Adding New Models from Hugging Face

This document is for the stt speech-to-text project https://github.com/jianchang512/stt

Starting from version 0.0.94, you can add models compatible with faster-whisper/ctranslate2 from huggingface.co, such as models specifically for a certain language, to compensate for the shortcomings of general-purpose models.

How to Add

  1. Upgrade to 0.0.94

  2. Make sure you can access the internet via a proxy and know what a proxy and proxy port are. If this is not the case, do not add models, because accessing the huggingface.co website and downloading models require a proxy.

  3. Search for the model you want to use from https://huggingface.co/models. Note that it must be a model compatible with faster-whisper/ctranslate2, otherwise it will not be usable.

    For example, I found this model: https://huggingface.co/zh-plus/faster-whisper-large-v2-japanese-5k-steps

    Converted from clu-ling/whisper-large-v2-japanese-5k-steps using CTranslate2.

    It is declared that it was converted using ctranslate2, so it can be used

  4. As shown in the figure above, click to copy the ID, then open set.ini in the software directory, find the model_list= line, add a comma at the end, and paste the ID you copied. Save the changes.
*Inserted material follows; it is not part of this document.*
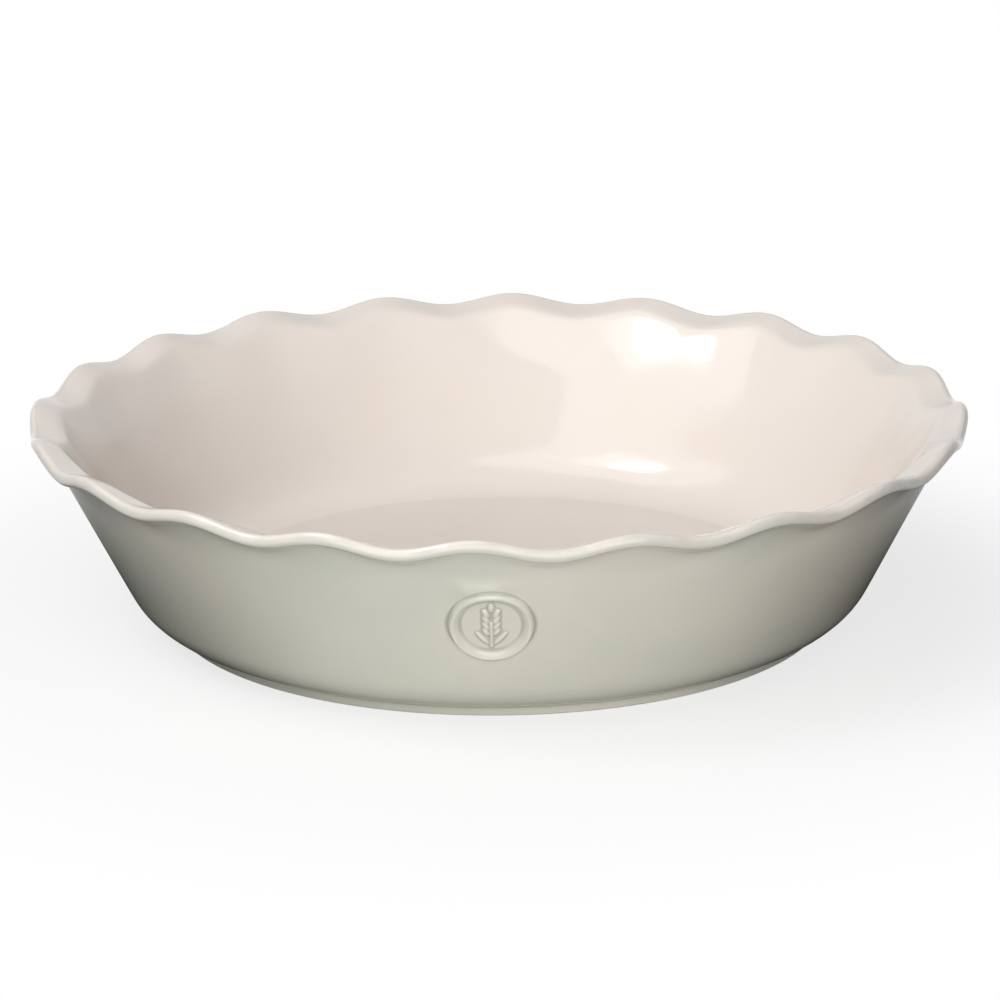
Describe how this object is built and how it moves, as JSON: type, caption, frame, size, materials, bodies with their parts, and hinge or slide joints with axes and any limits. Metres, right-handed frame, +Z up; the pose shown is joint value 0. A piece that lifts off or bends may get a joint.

  5. Open the software, fill in the network proxy address, select the name you just pasted from the model list, and click Start.

    If you are using a v2ray-like software, the default proxy address is http://127.0.0.1:10809. If you are using a clash-like software, the default proxy address is http://127.0.0.1:7890.

    Note: The selected video language must be consistent with the language supported by the model you added. If you select a Japanese model but select a Chinese video, you will not get the expected results.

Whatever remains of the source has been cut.